● Written instruction:
From the records below, extract only the lines running from the line with "# ---- one file" to the line with "from collections import namedtuple", both lines included, reproducing them exactly.

◆ ◆ ◆

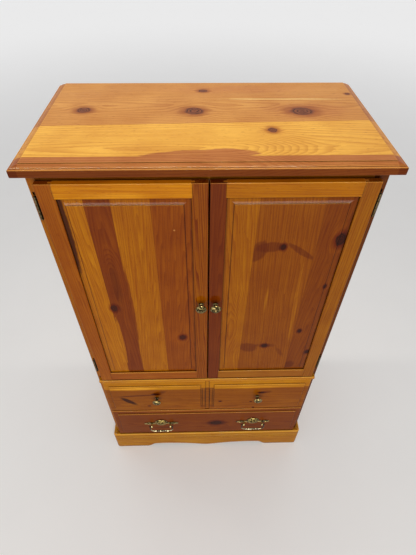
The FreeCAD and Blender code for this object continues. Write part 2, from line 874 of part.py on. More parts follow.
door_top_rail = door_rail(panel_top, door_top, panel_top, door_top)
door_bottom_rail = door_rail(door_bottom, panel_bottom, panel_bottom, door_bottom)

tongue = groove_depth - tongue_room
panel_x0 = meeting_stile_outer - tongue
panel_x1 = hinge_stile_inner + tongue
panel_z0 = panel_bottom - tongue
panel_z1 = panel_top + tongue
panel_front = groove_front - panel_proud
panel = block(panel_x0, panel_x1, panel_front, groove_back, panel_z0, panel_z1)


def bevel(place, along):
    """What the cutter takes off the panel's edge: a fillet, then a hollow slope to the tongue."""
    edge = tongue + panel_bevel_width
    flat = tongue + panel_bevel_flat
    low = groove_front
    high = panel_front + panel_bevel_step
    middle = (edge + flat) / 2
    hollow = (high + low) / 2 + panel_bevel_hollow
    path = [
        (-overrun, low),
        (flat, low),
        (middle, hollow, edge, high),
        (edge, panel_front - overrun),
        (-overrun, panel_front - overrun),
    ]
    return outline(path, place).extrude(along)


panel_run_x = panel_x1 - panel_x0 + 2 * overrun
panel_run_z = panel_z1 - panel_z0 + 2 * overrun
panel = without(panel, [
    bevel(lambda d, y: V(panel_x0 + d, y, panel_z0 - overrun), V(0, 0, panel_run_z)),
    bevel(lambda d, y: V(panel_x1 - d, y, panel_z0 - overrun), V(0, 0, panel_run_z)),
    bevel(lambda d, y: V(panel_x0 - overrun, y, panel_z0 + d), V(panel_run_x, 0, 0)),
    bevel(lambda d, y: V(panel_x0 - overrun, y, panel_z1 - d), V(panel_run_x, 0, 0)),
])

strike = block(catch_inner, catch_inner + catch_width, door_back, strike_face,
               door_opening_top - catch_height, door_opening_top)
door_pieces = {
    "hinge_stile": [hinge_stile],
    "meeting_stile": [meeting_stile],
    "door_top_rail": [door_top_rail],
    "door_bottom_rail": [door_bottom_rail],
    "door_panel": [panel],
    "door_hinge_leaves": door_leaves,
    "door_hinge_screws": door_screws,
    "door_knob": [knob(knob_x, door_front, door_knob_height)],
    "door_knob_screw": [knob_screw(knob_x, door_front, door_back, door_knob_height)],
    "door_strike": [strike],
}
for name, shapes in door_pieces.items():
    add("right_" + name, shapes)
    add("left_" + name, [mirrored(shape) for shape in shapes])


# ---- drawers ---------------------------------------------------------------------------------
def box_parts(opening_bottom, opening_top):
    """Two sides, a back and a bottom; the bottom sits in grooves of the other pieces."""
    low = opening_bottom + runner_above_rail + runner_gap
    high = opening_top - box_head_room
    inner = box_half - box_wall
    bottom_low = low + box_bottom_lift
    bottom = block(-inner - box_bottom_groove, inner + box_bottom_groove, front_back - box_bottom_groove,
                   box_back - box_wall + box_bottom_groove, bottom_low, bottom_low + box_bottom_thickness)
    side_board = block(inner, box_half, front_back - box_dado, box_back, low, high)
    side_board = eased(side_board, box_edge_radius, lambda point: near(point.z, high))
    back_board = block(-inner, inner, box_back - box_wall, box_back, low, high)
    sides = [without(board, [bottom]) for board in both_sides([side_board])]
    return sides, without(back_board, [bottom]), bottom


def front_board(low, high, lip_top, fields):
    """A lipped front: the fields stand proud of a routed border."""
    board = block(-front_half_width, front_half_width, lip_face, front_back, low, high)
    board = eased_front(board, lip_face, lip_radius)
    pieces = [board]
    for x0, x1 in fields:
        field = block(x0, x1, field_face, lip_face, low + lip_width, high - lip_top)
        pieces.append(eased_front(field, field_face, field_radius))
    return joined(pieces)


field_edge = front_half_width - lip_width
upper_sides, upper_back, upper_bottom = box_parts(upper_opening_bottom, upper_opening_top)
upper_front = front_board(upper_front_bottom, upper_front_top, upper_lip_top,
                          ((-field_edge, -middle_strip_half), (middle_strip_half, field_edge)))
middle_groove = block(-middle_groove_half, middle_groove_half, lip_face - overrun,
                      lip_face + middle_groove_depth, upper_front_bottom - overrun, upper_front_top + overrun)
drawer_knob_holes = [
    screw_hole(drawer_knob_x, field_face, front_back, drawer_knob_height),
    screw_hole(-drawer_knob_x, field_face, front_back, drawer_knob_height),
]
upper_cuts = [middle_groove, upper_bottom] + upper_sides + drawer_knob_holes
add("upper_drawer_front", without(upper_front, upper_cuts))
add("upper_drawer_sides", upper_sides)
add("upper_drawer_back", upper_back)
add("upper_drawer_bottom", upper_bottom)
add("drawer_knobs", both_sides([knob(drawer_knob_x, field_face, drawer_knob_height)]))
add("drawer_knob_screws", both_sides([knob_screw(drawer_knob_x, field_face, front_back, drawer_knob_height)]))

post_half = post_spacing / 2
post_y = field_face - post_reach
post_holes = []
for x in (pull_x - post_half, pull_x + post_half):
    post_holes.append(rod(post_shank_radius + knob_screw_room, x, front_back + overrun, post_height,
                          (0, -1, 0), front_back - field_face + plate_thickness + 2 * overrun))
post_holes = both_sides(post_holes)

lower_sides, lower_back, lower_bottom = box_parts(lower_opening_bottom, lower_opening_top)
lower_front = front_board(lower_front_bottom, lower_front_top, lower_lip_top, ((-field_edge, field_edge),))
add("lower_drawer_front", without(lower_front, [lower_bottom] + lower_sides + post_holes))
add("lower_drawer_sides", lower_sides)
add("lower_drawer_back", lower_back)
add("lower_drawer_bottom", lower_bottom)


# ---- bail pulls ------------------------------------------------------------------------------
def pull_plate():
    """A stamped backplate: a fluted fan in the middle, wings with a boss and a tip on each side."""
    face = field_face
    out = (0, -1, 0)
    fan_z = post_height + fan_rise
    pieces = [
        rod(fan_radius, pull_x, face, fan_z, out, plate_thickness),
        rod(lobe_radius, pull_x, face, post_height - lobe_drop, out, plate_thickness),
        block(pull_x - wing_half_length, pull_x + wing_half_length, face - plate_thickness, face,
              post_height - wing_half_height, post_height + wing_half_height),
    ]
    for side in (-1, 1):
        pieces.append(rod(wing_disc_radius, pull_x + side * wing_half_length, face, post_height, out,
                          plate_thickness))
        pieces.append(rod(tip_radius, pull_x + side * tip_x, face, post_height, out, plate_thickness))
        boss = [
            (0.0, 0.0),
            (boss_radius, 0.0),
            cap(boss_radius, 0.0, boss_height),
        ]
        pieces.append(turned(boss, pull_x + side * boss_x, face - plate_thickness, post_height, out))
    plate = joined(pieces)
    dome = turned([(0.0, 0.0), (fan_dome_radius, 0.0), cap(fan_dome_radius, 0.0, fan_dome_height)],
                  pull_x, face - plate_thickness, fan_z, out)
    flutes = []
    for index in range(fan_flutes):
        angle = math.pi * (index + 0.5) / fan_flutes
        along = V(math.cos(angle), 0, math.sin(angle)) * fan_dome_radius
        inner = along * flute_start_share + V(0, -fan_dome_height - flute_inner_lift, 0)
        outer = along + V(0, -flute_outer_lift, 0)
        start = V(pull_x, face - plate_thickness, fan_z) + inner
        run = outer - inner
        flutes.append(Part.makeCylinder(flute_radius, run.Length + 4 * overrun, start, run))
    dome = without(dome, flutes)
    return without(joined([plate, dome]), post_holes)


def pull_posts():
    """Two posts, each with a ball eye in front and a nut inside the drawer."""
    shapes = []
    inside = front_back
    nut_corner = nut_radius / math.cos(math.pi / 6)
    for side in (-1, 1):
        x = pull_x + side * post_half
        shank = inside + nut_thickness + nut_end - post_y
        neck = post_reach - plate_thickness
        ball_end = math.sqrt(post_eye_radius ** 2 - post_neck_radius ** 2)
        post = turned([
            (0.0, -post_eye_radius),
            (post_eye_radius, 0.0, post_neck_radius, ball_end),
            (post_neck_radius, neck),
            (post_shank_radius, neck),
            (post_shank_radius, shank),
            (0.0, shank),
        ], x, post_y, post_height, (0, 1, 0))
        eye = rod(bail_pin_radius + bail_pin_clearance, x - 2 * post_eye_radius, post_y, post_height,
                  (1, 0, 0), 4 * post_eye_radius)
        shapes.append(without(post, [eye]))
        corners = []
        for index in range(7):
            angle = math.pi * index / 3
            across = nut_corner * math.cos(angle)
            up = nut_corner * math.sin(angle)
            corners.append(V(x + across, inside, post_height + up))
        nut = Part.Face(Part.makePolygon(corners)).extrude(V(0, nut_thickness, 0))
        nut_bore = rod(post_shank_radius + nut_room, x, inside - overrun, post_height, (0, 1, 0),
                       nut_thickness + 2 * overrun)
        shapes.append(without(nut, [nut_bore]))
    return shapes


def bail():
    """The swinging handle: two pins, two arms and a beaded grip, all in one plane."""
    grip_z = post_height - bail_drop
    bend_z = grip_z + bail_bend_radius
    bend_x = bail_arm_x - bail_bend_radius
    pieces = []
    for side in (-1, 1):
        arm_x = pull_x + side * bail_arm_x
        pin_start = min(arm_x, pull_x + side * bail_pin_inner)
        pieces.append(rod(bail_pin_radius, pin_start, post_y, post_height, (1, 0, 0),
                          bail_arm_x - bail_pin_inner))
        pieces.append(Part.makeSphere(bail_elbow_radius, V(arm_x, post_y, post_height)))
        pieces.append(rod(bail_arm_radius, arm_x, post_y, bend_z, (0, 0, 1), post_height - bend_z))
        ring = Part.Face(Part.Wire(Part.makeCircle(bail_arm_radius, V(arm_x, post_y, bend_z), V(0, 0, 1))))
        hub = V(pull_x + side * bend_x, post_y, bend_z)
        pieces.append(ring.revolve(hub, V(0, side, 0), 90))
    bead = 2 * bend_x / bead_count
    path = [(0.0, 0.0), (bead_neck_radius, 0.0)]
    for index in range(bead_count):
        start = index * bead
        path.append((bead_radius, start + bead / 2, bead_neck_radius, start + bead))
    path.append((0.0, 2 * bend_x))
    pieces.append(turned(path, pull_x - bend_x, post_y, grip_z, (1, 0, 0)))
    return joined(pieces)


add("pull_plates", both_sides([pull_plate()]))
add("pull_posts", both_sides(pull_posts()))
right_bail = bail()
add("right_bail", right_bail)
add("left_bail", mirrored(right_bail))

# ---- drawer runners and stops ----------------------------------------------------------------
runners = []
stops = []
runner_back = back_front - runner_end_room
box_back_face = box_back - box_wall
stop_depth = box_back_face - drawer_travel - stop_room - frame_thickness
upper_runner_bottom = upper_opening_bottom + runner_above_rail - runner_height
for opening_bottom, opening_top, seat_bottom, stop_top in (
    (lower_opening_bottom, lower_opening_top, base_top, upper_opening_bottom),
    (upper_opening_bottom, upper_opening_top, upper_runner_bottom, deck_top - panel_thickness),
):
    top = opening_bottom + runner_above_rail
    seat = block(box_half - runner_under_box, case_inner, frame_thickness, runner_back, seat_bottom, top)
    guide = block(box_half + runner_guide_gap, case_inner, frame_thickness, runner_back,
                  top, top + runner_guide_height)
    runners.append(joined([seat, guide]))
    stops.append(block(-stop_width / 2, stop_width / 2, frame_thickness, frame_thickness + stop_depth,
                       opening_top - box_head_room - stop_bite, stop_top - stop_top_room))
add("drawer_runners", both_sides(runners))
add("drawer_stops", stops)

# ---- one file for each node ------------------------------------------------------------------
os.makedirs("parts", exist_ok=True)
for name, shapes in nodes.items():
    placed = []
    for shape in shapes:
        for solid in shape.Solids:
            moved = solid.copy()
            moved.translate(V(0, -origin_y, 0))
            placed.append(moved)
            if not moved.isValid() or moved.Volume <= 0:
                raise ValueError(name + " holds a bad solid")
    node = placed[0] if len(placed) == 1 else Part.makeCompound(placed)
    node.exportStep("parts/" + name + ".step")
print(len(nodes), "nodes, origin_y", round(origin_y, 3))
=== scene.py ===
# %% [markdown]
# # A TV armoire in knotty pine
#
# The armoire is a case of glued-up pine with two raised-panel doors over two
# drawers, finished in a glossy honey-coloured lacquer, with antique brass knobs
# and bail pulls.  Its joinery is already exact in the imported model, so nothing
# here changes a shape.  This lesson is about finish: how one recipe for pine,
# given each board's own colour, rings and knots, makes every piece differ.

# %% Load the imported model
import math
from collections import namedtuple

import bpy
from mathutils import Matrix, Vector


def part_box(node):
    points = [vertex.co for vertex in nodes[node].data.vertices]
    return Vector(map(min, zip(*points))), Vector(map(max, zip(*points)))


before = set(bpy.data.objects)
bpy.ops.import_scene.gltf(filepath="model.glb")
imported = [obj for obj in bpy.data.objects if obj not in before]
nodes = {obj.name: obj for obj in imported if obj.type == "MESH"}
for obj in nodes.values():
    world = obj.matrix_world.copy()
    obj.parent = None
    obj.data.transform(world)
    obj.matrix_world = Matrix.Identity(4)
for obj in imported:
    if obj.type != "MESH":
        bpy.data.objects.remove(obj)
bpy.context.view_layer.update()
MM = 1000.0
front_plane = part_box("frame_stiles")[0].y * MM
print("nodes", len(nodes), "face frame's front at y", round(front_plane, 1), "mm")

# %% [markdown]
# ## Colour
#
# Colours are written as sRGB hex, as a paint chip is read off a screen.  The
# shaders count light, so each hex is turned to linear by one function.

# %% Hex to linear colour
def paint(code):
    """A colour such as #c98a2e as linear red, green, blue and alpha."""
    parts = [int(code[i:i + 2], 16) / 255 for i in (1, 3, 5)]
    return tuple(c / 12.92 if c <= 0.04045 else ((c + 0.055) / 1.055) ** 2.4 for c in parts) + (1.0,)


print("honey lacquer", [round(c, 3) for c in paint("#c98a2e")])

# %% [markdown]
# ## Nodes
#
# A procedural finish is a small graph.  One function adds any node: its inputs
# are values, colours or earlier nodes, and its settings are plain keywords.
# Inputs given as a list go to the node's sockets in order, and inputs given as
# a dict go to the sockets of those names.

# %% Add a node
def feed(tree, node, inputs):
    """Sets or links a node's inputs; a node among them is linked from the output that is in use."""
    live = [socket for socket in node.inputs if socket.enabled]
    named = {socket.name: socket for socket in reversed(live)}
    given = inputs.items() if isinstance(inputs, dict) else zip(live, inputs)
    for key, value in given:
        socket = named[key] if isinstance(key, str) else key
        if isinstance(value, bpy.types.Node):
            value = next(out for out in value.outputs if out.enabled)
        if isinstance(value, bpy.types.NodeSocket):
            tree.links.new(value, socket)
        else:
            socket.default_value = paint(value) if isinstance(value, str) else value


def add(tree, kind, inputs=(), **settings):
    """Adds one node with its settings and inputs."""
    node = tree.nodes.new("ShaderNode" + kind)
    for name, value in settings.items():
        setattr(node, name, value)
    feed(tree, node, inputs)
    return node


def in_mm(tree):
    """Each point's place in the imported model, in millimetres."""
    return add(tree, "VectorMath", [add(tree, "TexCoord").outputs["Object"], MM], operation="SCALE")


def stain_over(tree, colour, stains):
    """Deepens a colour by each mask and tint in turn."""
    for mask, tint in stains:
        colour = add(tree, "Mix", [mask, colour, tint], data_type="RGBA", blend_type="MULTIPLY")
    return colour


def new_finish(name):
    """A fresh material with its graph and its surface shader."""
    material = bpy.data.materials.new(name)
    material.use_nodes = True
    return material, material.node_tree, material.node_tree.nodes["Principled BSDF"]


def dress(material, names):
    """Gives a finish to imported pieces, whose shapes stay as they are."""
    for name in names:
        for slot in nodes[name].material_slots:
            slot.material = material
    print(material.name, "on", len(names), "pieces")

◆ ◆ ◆

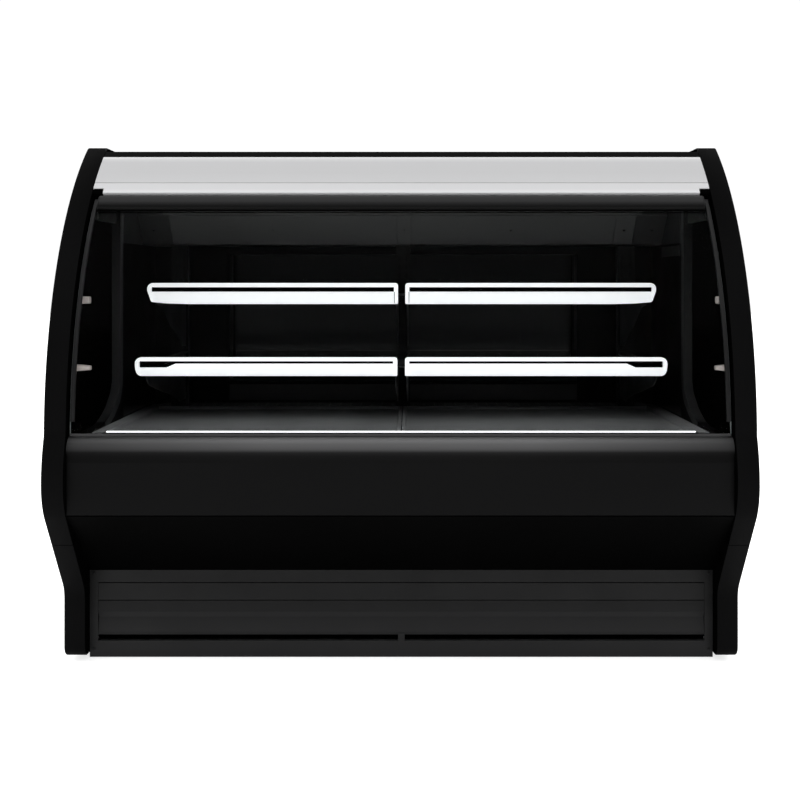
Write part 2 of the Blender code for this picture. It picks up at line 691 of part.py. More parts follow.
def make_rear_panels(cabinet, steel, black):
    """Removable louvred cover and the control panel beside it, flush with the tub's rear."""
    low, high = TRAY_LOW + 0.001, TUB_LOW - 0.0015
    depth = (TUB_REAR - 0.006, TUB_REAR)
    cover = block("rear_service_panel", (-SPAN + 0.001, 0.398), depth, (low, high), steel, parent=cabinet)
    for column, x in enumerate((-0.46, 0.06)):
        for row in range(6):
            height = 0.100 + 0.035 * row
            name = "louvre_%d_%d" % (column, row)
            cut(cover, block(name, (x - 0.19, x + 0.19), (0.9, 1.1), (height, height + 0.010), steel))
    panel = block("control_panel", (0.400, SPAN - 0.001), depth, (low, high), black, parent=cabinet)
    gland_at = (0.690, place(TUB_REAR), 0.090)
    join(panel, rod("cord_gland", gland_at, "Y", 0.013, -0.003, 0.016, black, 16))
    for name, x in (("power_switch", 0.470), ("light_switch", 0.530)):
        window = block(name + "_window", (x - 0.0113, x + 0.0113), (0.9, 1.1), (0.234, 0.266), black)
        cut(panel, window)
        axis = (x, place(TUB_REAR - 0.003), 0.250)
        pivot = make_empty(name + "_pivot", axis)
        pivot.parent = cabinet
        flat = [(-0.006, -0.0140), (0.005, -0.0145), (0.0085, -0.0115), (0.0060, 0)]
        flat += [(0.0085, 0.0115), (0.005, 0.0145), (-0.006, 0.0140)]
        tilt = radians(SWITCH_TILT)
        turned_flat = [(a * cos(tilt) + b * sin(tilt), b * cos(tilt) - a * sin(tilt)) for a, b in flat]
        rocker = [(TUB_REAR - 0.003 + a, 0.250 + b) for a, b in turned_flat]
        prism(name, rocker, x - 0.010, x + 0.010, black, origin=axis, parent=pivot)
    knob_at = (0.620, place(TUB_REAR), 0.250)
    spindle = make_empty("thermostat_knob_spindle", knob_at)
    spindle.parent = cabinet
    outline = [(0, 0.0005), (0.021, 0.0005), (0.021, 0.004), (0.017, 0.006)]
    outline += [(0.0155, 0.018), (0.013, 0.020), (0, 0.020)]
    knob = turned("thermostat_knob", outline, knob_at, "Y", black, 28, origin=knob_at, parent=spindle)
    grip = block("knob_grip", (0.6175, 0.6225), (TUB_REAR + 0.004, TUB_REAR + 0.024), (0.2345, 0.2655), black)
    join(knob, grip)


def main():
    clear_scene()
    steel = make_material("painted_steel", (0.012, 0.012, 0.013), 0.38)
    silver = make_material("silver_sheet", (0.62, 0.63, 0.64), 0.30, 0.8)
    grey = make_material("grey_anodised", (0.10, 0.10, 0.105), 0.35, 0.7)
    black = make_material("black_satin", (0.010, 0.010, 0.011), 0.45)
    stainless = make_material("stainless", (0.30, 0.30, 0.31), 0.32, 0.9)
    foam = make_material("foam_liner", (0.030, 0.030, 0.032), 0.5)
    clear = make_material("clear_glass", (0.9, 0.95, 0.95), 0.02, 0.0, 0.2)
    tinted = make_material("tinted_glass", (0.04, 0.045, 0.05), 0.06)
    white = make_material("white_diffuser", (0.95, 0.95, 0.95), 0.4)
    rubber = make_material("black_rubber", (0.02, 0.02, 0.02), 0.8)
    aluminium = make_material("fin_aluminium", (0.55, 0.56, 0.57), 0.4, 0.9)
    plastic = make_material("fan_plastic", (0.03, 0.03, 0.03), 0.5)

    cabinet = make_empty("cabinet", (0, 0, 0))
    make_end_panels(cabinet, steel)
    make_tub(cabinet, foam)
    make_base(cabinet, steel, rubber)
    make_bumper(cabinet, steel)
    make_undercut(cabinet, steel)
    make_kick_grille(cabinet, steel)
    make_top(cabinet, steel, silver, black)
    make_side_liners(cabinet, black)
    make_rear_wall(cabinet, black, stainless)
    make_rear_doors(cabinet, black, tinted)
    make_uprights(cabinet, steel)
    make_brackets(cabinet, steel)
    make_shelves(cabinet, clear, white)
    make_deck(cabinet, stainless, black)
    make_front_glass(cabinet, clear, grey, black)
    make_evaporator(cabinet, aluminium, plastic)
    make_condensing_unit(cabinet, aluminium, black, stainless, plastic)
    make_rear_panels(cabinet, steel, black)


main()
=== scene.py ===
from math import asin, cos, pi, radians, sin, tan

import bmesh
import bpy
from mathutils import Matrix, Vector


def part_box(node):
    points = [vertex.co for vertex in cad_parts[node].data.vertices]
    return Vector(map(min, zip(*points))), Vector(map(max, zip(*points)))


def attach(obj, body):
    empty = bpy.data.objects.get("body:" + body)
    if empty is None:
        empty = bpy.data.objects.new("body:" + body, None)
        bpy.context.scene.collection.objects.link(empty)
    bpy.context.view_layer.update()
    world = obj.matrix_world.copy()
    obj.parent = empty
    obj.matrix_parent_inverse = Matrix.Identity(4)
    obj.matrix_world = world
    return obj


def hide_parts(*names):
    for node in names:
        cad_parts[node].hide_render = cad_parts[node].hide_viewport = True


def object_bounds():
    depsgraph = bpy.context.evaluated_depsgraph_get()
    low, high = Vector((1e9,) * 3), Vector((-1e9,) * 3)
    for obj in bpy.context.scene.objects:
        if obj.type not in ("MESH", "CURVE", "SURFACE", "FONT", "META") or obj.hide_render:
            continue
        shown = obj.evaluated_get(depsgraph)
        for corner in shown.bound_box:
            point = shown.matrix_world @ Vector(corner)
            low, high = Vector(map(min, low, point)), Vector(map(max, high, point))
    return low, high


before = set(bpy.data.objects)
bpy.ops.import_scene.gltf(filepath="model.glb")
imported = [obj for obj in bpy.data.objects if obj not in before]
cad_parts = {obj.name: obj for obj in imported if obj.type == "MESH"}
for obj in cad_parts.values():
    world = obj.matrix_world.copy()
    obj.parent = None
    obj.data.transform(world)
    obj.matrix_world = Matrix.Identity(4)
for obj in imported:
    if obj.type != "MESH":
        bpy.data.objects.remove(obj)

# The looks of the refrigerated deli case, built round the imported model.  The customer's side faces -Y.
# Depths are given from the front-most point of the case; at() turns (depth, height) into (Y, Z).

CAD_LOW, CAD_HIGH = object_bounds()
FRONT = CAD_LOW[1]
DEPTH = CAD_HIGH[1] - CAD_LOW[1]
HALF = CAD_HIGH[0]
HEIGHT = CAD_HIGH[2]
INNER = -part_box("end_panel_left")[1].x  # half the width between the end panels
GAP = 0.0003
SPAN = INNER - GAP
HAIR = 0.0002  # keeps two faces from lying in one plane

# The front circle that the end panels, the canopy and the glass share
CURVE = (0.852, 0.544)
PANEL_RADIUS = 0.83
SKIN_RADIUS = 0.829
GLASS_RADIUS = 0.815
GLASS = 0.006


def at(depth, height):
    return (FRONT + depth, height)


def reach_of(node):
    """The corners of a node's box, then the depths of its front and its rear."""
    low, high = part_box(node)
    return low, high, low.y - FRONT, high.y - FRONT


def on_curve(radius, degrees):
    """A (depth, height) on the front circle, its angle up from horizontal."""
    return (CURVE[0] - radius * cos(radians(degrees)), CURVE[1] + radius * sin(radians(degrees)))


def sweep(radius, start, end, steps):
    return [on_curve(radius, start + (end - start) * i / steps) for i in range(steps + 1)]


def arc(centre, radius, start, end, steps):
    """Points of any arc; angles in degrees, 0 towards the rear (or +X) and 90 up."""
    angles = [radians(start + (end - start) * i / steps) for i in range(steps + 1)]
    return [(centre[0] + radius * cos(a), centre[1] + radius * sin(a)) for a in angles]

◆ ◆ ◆

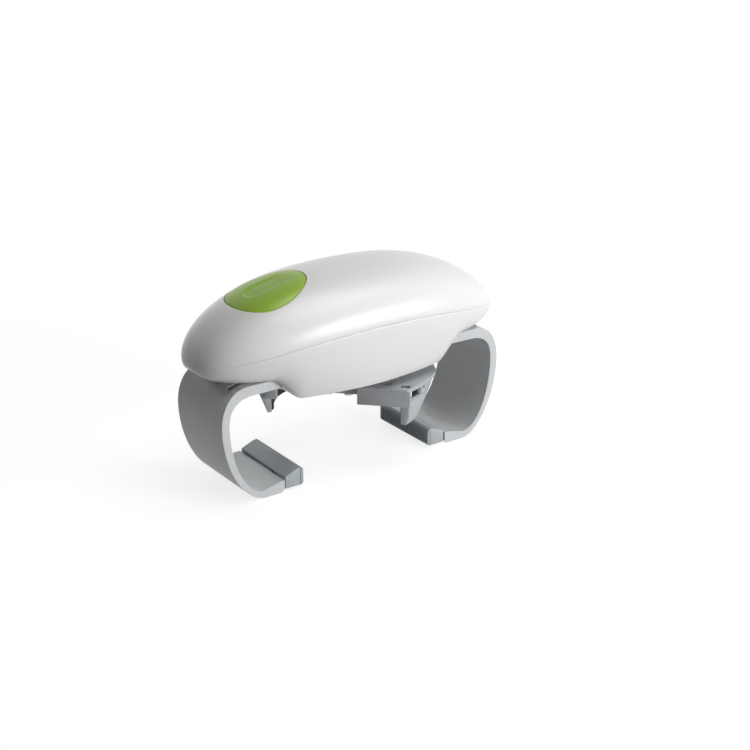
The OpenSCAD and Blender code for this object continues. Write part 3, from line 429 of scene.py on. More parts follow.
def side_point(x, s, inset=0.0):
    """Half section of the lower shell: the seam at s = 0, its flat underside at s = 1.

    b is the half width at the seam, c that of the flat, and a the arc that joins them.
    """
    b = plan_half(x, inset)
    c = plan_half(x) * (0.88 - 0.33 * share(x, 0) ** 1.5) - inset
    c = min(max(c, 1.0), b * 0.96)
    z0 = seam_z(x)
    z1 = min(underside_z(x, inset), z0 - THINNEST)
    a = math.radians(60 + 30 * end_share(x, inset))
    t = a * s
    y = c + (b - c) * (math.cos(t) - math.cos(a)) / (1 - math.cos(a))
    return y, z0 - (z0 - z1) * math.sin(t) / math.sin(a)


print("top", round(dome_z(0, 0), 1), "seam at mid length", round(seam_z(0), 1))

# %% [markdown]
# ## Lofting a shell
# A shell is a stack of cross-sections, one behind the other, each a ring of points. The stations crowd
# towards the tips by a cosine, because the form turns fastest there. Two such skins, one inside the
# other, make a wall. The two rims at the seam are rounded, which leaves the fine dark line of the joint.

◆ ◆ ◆

● Answer to the problem:
# ---- one file for each node ------------------------------------------------------------------
os.makedirs("parts", exist_ok=True)
for name, shapes in nodes.items():
    placed = []
    for shape in shapes:
        for solid in shape.Solids:
            moved = solid.copy()
            moved.translate(V(0, -origin_y, 0))
            placed.append(moved)
            if not moved.isValid() or moved.Volume <= 0:
                raise ValueError(name + " holds a bad solid")
    node = placed[0] if len(placed) == 1 else Part.makeCompound(placed)
    node.exportStep("parts/" + name + ".step")
print(len(nodes), "nodes, origin_y", round(origin_y, 3))
=== scene.py ===
# %% [markdown]
# # A TV armoire in knotty pine
#
# The armoire is a case of glued-up pine with two raised-panel doors over two
# drawers, finished in a glossy honey-coloured lacquer, with antique brass knobs
# and bail pulls.  Its joinery is already exact in the imported model, so nothing
# here changes a shape.  This lesson is about finish: how one recipe for pine,
# given each board's own colour, rings and knots, makes every piece differ.

# %% Load the imported model
import math
from collections import namedtuple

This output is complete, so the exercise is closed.